### [Exercise instructions]
Reproduce, please, only the lines from the first line below to the line containing "a drop rod.", inclusive.

### [Dataset extract]
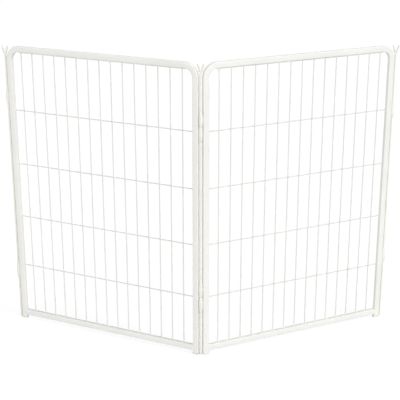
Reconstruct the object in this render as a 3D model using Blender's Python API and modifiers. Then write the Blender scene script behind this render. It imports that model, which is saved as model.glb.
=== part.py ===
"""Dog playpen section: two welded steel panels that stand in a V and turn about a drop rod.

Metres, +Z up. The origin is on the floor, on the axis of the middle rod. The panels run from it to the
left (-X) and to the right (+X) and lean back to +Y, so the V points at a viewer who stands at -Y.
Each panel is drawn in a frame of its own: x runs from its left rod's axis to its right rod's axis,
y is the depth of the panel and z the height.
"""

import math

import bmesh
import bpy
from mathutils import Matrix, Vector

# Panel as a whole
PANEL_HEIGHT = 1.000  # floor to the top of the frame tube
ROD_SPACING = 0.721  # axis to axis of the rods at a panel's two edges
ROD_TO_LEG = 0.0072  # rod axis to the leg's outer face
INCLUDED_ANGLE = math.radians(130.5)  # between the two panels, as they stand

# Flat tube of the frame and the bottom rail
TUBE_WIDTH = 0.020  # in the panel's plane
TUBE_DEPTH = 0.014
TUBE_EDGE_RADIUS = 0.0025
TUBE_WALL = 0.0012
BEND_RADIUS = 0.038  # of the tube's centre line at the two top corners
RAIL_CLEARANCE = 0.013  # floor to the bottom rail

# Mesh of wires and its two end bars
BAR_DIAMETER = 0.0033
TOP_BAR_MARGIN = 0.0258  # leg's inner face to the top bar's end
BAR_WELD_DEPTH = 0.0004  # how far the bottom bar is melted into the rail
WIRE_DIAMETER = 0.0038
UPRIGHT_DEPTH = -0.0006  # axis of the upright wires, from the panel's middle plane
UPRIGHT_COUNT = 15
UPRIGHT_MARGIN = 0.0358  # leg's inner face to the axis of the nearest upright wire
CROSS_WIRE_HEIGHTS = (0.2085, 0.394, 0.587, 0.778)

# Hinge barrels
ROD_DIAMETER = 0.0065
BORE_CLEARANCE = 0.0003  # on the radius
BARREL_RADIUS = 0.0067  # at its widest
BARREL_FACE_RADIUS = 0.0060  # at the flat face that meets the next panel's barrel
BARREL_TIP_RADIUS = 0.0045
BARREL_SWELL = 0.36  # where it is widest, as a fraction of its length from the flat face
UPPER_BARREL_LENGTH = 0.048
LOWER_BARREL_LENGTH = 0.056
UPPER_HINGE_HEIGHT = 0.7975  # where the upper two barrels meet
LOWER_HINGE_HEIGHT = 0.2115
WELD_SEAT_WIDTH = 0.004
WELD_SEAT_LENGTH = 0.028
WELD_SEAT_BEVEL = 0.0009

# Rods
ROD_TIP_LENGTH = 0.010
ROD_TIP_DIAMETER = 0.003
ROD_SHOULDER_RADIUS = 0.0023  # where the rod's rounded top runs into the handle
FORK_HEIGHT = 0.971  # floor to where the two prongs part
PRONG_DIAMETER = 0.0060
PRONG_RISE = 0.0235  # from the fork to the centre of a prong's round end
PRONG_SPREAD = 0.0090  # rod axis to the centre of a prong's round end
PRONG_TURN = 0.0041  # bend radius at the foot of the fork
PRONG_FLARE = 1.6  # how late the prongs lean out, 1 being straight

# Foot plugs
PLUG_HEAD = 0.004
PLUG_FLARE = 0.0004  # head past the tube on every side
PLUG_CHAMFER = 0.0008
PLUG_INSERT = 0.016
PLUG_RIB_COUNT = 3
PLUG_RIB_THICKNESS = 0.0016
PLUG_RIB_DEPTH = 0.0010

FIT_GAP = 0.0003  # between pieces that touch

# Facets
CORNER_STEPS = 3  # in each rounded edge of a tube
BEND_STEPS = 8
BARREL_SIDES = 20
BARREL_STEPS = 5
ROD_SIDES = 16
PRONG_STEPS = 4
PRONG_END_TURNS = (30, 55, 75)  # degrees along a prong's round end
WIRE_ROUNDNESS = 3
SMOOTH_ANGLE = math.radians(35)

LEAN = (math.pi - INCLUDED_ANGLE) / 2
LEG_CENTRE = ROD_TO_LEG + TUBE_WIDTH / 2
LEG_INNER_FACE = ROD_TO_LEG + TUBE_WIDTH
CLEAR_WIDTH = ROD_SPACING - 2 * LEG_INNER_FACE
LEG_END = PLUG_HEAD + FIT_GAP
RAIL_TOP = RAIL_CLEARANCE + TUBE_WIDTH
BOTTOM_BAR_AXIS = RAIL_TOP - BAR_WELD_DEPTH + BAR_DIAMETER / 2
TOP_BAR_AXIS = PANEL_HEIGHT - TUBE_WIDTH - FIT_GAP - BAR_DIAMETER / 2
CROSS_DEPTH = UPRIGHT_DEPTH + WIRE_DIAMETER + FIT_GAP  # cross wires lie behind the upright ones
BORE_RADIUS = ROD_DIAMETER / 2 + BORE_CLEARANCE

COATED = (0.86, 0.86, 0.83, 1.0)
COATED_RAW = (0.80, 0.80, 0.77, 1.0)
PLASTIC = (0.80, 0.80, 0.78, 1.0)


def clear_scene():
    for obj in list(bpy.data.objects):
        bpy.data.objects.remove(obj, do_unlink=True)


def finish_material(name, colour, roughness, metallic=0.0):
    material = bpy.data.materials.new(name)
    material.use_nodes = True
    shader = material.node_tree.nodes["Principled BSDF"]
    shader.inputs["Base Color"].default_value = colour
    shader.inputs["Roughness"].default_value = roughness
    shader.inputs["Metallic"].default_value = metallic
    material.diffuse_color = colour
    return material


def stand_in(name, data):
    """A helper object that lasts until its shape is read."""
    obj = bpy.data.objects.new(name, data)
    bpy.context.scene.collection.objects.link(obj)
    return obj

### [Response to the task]
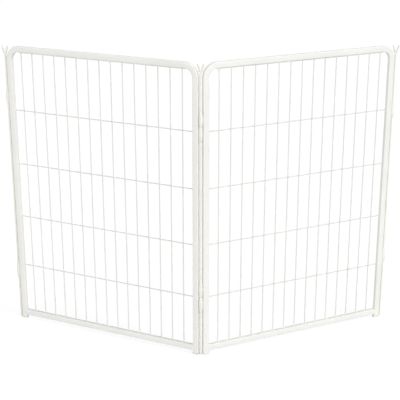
Reconstruct the object in this render as a 3D model using Blender's Python API and modifiers. Then write the Blender scene script behind this render. It imports that model, which is saved as model.glb.
=== part.py ===
"""Dog playpen section: two welded steel panels that stand in a V and turn about a drop rod.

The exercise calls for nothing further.